Modeling code records
====

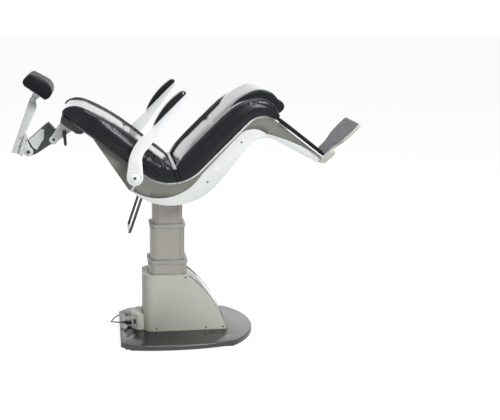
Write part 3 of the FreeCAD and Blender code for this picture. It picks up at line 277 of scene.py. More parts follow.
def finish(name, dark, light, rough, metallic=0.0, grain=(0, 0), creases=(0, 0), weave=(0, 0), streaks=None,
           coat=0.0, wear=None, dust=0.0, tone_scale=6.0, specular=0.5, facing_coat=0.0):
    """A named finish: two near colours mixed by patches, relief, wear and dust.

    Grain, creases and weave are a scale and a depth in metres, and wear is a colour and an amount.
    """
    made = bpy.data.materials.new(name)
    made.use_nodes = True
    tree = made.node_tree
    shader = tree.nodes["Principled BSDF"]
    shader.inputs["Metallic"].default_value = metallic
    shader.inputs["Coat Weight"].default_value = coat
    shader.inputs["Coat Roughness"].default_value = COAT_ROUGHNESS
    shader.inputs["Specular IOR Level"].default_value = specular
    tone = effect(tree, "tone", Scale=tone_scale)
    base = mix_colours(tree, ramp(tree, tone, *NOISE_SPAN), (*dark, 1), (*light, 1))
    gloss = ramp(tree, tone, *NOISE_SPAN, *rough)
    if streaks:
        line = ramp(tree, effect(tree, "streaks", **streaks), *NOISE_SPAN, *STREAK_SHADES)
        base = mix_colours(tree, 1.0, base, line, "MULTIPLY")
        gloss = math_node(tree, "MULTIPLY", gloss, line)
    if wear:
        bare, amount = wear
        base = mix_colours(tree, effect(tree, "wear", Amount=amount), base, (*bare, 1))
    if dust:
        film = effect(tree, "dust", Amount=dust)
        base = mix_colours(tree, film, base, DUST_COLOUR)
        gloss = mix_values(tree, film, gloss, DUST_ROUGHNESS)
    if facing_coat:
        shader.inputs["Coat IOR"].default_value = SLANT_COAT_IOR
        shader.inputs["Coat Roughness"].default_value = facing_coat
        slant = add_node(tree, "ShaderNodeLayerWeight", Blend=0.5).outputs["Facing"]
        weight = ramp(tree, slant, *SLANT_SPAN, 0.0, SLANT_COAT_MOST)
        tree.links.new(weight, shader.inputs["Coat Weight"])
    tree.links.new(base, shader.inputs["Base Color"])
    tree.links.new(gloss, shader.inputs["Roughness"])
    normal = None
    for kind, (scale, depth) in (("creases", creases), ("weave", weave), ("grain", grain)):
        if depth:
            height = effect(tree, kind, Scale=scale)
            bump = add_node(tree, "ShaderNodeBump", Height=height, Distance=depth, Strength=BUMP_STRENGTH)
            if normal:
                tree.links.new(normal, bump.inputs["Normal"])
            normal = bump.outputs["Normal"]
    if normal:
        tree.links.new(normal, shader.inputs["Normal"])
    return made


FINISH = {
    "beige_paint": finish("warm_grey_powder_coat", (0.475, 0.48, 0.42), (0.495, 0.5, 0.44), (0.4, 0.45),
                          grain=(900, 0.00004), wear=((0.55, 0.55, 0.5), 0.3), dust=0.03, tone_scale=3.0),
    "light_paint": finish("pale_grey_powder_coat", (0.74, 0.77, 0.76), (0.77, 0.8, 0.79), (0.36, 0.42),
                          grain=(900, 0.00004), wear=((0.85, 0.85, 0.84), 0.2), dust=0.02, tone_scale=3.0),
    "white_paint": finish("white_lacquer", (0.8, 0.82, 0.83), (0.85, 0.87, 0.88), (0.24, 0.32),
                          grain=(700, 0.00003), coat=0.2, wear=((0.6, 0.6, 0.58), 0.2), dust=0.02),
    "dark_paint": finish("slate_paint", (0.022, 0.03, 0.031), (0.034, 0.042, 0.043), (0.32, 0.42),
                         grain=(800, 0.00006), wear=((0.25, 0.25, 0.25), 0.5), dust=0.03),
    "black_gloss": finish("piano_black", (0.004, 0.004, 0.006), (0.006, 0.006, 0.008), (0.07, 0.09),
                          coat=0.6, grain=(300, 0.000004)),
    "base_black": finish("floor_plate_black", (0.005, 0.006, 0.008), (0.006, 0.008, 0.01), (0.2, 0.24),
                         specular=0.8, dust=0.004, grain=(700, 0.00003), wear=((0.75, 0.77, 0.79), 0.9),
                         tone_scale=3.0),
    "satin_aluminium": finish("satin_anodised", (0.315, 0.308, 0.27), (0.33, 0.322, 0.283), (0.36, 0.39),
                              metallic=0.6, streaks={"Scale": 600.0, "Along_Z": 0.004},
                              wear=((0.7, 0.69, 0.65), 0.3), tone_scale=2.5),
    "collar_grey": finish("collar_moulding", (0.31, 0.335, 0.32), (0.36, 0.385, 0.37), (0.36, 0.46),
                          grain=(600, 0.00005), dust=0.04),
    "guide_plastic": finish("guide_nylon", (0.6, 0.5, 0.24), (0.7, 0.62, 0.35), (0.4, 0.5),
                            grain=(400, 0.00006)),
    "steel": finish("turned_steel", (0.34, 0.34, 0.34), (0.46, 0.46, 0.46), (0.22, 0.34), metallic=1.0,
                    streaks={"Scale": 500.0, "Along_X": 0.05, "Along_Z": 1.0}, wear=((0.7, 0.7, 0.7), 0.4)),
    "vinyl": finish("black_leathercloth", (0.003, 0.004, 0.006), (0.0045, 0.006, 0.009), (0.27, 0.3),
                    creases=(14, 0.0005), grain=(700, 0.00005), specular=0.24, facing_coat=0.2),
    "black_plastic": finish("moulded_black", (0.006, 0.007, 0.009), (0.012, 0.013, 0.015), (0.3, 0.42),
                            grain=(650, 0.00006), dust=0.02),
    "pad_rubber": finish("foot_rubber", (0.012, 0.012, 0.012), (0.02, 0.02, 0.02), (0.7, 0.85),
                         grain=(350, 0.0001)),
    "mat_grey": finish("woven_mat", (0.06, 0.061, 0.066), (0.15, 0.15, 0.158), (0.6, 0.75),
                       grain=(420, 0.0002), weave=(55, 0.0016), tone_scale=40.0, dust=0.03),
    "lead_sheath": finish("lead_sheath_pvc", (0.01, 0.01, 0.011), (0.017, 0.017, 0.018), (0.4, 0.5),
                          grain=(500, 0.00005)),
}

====

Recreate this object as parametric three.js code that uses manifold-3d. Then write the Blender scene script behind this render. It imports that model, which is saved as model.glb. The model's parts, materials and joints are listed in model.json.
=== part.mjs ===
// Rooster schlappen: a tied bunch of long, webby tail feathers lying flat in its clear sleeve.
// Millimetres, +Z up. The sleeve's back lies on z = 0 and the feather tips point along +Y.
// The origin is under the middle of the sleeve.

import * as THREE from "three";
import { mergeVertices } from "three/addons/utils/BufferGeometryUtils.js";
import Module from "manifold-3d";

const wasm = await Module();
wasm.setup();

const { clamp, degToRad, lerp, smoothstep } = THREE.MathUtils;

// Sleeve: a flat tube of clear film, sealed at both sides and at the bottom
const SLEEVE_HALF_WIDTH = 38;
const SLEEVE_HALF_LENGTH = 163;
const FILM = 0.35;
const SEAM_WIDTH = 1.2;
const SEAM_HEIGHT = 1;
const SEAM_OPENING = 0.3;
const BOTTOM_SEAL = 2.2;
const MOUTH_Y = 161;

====

### Task brief
Starting at the line that contains "Write part 3" and ending at the line that contains "wear and dust.", retype each line exactly; omit everything outside that range.

### Finished answer
Write part 3 of the FreeCAD and Blender code for this picture. It picks up at line 277 of scene.py. More parts follow.
def finish(name, dark, light, rough, metallic=0.0, grain=(0, 0), creases=(0, 0), weave=(0, 0), streaks=None,
           coat=0.0, wear=None, dust=0.0, tone_scale=6.0, specular=0.5, facing_coat=0.0):
    """A named finish: two near colours mixed by patches, relief, wear and dust.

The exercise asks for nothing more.